The Auckland-based company has also spent $158.9 million the past two years acquiring other businesses as part of a strategy to grow its ‘non-red’ profits to be as large as ‘red’. In the latest year, the red sheds accounted for 81 percent of earnings.
The company last week posted an 18 percent drop in annual profit, while saying investments should start showing up in earnings growth in the current financial year. That would be welcomed by shareholders who have endured a 17 percent share-price decline in the past year, while the benchmark NZX 50 Index gained 11 percent. The stock is rated an average ‘sell’ according to analyst recommendations compiled by Reuters, and recently traded at $3.08.
“It will be quite disappointing if they don’t show some earnings growth because there’s a lot of capital that’s been ploughed back into the company,” said Douglas Lau, a senior portfolio manager at AMP Capital Investors (NZ). “At some point, investors want to see results from it. If they don’t perform next year, I don’t think there will be any other excuses.”
The retailer may also have to battle unfavourable economic conditions beyond its control to achieve earnings growth, Lau said.
The Treasury, the government's economic forecaster, last month lowered its expectation for future economic growth, citing weaker commodity prices and tamer inflation. The Treasury cut its forecast for gross domestic product in the year through March 2015 to 3.8 percent from its 4 percent forecast in the May budget.
“We view FY15 as a pivotal year following two years of significant reinvestment,” Chris Byrne, an analyst at Craigs Investment Partners said in a note titled ‘FY15 is all about the bottom line’. “The challenge for the Warehouse will be to retain sales growth without further cost investment given moderating economic growth.”
Warehouse chairman Ted van Arkel, speaking on a conference call after reporting the company’s drop in 2014 earnings last week, said the board and management understood the focus now has to go on profit growth.
The company’s adjusted net profit, which excludes one-time items and is the basis for dividend payments, should rise in the 2015 financial year, he said. Profit on that measure fell in 2014 to $60.7 million from $73.7 million the year earlier.

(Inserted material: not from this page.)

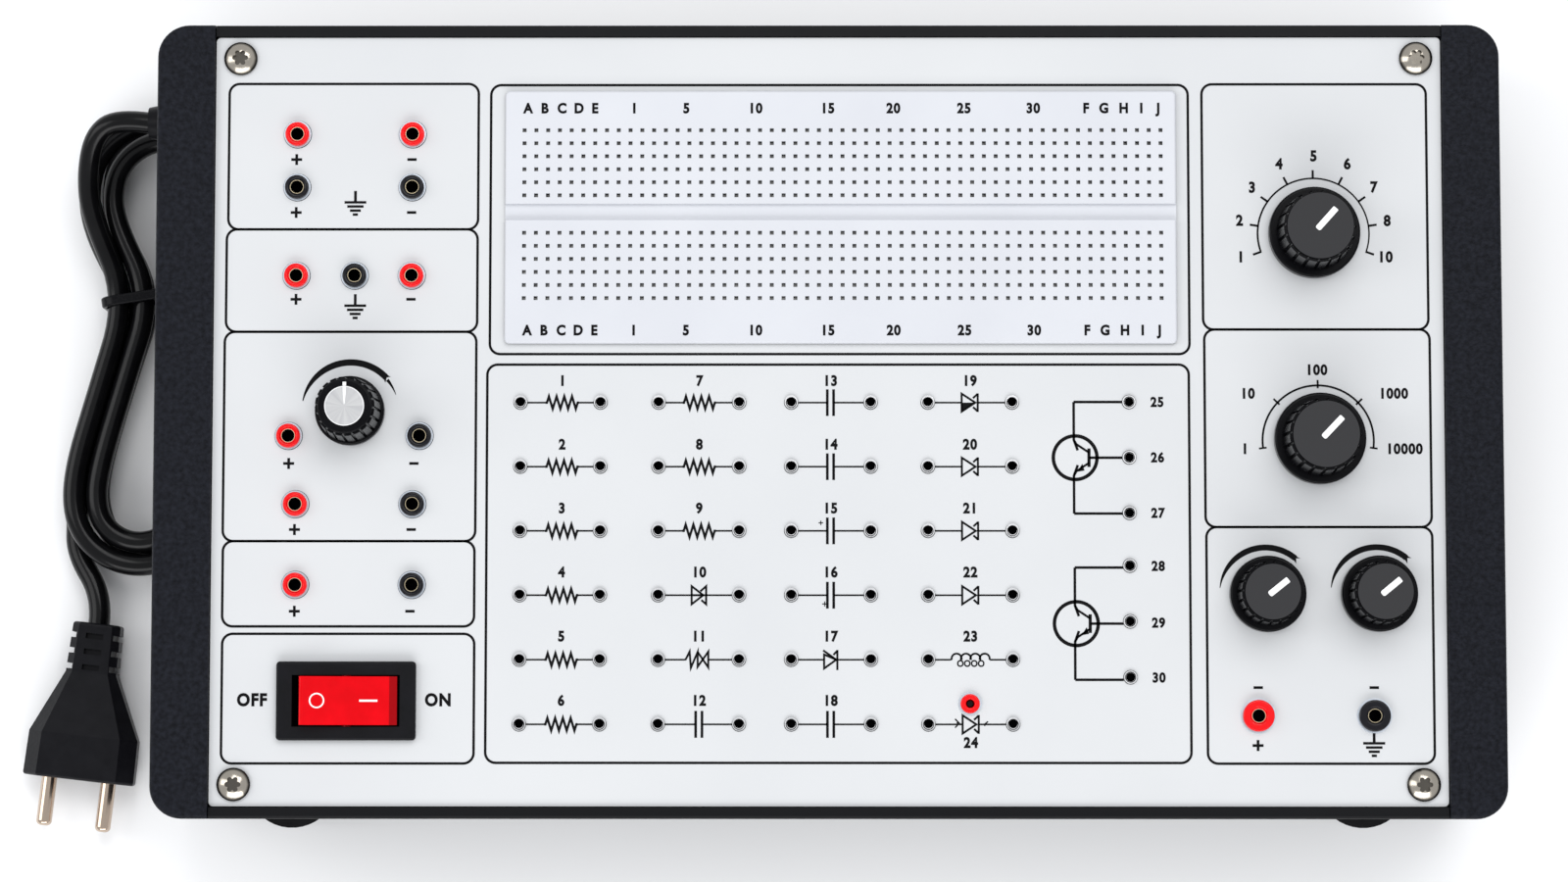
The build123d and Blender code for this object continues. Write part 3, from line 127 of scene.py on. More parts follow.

The bulk of the company’s store refurbishment programme is now completed and the company has said it has no major acquisitions planned for the current year.
Warehouse is expected to focus on productivity in the coming year, with a better return on buying, labour and marketing, Citi Research analyst Craig Woolford said in a note titled 'Time for operating leverage'. He expects the ‘red sheds’ profit margin to rise 50 basis points this year, following a decline of 80 basis points in 2014.

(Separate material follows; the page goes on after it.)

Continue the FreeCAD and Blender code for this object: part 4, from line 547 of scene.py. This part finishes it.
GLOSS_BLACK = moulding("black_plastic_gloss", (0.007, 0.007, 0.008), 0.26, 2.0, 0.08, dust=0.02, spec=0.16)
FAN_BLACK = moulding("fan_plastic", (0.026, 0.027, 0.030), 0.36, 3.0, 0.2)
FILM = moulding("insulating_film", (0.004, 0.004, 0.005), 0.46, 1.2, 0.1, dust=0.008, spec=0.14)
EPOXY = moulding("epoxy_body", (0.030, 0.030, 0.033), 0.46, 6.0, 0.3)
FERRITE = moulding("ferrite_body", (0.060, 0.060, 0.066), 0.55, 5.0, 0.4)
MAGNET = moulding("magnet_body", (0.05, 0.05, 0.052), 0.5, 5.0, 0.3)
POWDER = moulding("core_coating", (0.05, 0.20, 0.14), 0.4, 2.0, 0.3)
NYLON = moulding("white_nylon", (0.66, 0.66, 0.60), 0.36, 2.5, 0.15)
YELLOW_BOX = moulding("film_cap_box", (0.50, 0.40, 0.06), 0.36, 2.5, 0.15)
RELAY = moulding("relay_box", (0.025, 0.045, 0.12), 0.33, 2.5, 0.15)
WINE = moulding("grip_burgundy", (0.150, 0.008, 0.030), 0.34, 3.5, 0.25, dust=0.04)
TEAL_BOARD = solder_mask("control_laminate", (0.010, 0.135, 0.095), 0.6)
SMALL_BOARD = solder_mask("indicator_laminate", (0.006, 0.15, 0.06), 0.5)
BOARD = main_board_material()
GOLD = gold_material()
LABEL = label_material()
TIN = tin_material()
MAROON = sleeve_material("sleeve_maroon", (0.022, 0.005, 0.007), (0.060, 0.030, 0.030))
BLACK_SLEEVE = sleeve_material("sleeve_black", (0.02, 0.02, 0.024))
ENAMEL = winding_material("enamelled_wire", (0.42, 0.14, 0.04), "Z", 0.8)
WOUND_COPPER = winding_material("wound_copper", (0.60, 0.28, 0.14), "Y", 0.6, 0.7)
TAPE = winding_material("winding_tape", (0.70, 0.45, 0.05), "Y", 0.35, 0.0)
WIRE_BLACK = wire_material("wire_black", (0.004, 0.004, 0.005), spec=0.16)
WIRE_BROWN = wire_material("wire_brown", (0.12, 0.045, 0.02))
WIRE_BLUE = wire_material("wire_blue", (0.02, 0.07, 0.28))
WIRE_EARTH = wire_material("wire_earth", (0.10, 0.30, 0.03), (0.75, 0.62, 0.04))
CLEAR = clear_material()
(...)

While the company has turned around a decline in sales at the red sheds, with 14 quarters of positive same-store sales, that has yet to translate into profits.

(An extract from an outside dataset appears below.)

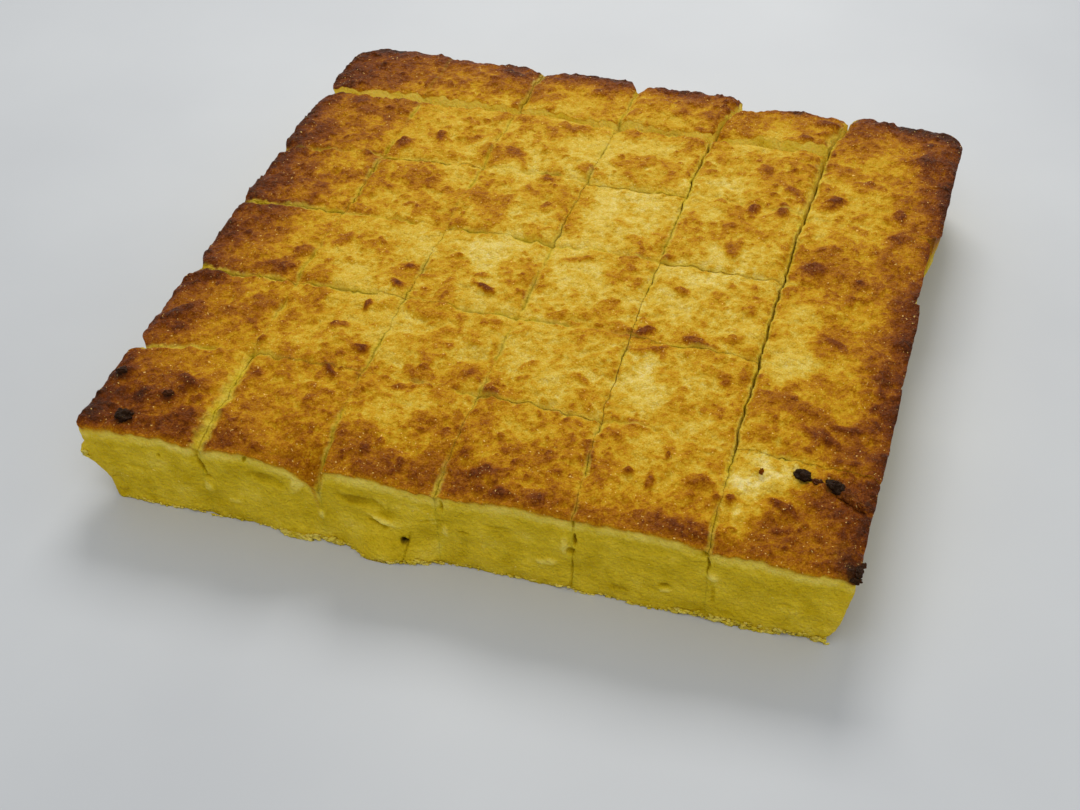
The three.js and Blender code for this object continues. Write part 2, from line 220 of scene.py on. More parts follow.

“The recent substantial investment in its store base has reversed the long-term declining trend in sales, however earnings deterioration remains a concern,” Chelsea Leadbetter, a retail sector analyst at Forsyth Barr said in a note, where she rates the stock 'underperform'. “Strategic changes remain a work in progress and we have yet to see evidence of a sustained turnaround in profits.
“Considerable execution risk remains around all its new ventures and its core red sheds business has yet to deliver profit improvement despite substantial capital investment,” Leadbetter said.